Repeat the line that contains "left_panel_spline();", the line that contains "obj.parent = empty", and all lines between them, exactly and with no other lines.

Modeling code records

***

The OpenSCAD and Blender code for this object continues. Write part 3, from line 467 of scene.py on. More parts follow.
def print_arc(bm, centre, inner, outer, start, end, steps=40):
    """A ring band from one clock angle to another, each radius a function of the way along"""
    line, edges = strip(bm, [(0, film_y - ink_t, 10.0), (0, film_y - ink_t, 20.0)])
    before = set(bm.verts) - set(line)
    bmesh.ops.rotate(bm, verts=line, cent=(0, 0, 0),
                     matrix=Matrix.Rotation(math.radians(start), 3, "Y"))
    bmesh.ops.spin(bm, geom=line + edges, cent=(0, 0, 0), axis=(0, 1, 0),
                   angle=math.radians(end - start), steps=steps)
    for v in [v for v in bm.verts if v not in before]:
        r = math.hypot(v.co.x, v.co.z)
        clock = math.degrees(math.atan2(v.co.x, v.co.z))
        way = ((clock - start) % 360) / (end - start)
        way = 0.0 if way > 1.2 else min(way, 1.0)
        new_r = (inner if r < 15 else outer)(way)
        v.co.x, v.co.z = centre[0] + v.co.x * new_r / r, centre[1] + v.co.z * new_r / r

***

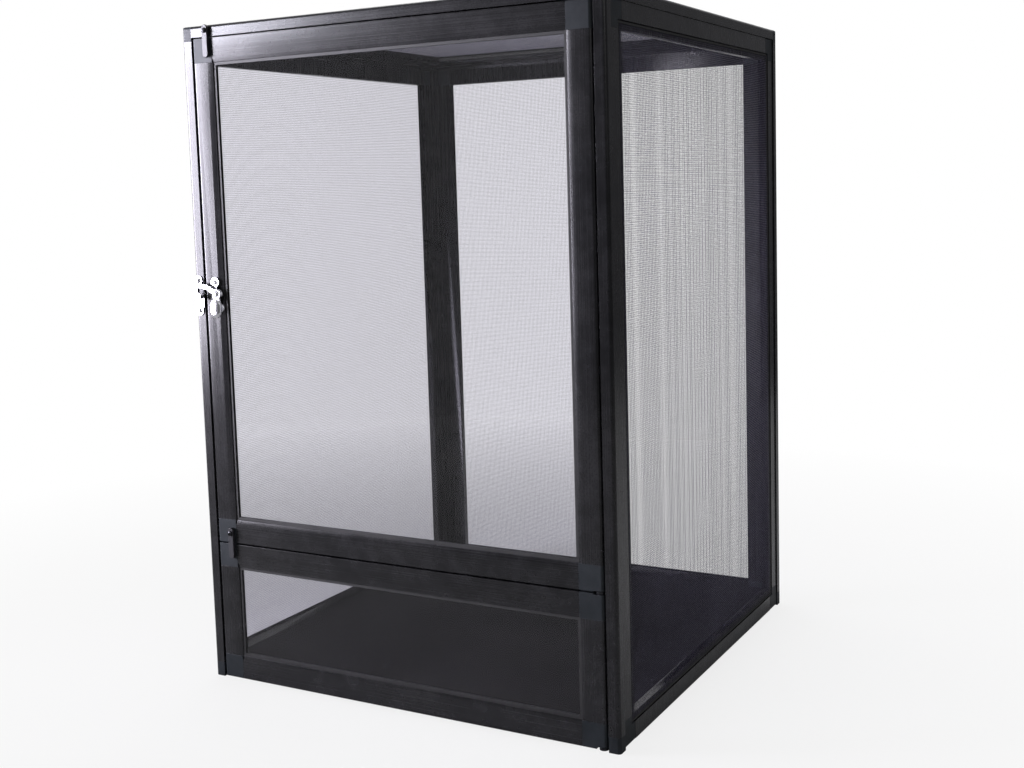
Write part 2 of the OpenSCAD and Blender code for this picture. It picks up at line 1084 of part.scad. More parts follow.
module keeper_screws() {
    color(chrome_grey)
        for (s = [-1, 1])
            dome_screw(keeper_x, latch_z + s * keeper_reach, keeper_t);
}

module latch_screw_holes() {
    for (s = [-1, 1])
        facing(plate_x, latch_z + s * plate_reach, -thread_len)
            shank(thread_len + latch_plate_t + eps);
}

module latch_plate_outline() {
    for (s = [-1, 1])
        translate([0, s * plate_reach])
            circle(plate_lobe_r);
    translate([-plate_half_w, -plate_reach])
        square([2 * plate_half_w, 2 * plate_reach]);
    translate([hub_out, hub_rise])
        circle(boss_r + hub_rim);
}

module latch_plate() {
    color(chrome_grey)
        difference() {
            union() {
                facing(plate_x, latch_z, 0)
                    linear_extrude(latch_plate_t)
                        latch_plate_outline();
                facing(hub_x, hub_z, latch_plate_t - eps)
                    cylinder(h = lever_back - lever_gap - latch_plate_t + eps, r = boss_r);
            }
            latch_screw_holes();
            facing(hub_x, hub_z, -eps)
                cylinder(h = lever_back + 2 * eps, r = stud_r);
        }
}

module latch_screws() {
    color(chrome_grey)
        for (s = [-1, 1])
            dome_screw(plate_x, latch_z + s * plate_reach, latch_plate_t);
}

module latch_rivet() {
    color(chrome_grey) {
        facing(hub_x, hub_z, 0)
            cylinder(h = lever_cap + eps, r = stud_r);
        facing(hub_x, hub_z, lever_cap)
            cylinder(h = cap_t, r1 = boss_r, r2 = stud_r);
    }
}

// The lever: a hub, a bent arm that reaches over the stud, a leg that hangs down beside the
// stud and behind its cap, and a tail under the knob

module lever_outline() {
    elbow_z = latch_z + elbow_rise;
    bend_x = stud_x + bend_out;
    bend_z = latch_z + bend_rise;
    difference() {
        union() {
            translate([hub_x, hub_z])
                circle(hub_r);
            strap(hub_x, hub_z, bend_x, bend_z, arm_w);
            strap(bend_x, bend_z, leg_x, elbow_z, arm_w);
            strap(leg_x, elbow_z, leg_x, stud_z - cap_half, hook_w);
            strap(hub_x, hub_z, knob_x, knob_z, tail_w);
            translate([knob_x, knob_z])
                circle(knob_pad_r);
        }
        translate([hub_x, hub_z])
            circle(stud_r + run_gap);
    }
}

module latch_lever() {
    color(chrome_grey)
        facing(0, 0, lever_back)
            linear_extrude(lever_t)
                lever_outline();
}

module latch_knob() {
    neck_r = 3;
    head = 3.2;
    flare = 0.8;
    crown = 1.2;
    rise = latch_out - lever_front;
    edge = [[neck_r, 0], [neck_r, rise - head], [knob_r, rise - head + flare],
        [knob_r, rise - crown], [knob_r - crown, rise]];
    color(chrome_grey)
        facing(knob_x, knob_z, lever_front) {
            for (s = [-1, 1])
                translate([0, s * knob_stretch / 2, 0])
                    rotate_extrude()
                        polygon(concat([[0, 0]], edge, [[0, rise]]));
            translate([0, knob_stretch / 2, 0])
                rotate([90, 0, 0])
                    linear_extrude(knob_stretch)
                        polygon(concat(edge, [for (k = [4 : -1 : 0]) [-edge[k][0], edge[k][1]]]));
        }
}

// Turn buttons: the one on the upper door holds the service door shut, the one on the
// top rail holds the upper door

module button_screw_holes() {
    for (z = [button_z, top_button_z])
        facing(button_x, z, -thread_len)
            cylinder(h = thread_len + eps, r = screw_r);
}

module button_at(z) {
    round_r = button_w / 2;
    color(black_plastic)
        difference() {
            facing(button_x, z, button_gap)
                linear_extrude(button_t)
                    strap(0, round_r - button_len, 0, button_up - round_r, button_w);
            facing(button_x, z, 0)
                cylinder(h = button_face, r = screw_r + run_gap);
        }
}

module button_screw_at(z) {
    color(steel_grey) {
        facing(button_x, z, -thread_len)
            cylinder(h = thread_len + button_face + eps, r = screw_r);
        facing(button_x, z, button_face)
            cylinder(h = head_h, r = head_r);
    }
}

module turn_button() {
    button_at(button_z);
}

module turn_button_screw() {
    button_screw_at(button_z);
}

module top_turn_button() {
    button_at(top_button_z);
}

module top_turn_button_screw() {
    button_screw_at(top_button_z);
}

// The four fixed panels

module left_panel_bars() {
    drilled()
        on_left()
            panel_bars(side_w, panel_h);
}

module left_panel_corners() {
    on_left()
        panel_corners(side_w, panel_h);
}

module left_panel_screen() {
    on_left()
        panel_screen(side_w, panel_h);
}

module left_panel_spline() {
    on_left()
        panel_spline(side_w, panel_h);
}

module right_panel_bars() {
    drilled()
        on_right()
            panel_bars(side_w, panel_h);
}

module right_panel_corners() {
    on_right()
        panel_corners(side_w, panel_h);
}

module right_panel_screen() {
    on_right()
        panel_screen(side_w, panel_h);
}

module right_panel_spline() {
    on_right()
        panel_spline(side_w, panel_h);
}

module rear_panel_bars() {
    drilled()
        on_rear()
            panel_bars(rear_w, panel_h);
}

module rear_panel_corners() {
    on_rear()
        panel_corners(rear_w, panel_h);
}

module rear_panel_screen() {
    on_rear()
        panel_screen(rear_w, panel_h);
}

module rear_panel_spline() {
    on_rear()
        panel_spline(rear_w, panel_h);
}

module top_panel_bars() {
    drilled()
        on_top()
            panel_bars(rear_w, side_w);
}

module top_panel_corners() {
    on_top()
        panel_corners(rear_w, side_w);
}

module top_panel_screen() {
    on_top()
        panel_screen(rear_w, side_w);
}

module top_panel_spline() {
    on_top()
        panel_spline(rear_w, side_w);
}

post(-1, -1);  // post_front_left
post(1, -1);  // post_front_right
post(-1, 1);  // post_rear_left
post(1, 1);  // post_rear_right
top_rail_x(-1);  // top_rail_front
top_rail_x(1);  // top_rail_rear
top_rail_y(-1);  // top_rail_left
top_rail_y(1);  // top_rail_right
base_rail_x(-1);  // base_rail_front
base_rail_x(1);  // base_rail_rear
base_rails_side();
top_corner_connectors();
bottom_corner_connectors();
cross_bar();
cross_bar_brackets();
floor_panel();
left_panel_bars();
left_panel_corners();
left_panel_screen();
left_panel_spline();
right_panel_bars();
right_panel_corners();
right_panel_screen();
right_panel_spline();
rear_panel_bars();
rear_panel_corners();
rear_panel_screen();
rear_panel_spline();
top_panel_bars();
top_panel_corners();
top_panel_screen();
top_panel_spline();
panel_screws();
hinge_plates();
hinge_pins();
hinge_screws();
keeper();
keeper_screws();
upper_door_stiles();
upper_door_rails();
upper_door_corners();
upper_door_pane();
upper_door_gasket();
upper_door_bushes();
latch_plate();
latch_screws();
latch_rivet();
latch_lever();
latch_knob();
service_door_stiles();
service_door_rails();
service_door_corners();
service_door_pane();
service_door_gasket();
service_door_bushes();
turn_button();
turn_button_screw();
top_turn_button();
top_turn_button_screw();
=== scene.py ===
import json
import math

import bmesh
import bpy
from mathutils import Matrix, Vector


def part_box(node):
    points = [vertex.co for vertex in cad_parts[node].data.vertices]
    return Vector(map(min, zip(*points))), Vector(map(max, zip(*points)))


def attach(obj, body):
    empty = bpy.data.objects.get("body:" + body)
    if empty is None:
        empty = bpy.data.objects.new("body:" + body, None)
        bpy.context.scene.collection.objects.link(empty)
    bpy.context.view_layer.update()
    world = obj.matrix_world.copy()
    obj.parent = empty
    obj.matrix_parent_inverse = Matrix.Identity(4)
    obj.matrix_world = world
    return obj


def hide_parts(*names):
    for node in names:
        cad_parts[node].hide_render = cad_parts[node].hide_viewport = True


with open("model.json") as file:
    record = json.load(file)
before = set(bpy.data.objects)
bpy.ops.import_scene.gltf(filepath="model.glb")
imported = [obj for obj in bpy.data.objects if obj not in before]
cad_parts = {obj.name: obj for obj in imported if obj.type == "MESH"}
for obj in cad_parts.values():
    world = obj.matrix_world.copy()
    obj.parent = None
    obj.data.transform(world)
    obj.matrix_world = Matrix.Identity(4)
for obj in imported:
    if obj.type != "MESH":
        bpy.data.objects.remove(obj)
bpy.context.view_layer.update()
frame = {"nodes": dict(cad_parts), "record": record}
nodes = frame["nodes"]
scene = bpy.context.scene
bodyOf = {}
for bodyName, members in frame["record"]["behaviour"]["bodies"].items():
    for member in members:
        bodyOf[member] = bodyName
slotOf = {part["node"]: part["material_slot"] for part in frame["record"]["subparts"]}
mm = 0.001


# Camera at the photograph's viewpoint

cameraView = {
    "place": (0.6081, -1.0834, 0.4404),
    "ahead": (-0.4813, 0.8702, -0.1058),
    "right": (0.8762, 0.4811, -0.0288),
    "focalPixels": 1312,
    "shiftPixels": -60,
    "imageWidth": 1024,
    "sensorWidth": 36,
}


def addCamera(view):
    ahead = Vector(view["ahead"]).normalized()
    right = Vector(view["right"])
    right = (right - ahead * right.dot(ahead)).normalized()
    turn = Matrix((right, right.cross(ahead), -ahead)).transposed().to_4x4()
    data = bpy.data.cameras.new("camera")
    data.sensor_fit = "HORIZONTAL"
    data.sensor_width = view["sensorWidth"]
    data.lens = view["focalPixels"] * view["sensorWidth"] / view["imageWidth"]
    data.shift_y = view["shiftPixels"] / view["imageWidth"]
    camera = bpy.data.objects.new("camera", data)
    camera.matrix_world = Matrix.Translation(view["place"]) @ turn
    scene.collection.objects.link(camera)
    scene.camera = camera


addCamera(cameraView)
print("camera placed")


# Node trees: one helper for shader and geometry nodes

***

- _RESULT OF THE TASK_:
left_panel_spline();
right_panel_bars();
right_panel_corners();
right_panel_screen();
right_panel_spline();
rear_panel_bars();
rear_panel_corners();
rear_panel_screen();
rear_panel_spline();
top_panel_bars();
top_panel_corners();
top_panel_screen();
top_panel_spline();
panel_screws();
hinge_plates();
hinge_pins();
hinge_screws();
keeper();
keeper_screws();
upper_door_stiles();
upper_door_rails();
upper_door_corners();
upper_door_pane();
upper_door_gasket();
upper_door_bushes();
latch_plate();
latch_screws();
latch_rivet();
latch_lever();
latch_knob();
service_door_stiles();
service_door_rails();
service_door_corners();
service_door_pane();
service_door_gasket();
service_door_bushes();
turn_button();
turn_button_screw();
top_turn_button();
top_turn_button_screw();
=== scene.py ===
import json
import math

import bmesh
import bpy
from mathutils import Matrix, Vector


def part_box(node):
    points = [vertex.co for vertex in cad_parts[node].data.vertices]
    return Vector(map(min, zip(*points))), Vector(map(max, zip(*points)))


def attach(obj, body):
    empty = bpy.data.objects.get("body:" + body)
    if empty is None:
        empty = bpy.data.objects.new("body:" + body, None)
        bpy.context.scene.collection.objects.link(empty)
    bpy.context.view_layer.update()
    world = obj.matrix_world.copy()
    obj.parent = empty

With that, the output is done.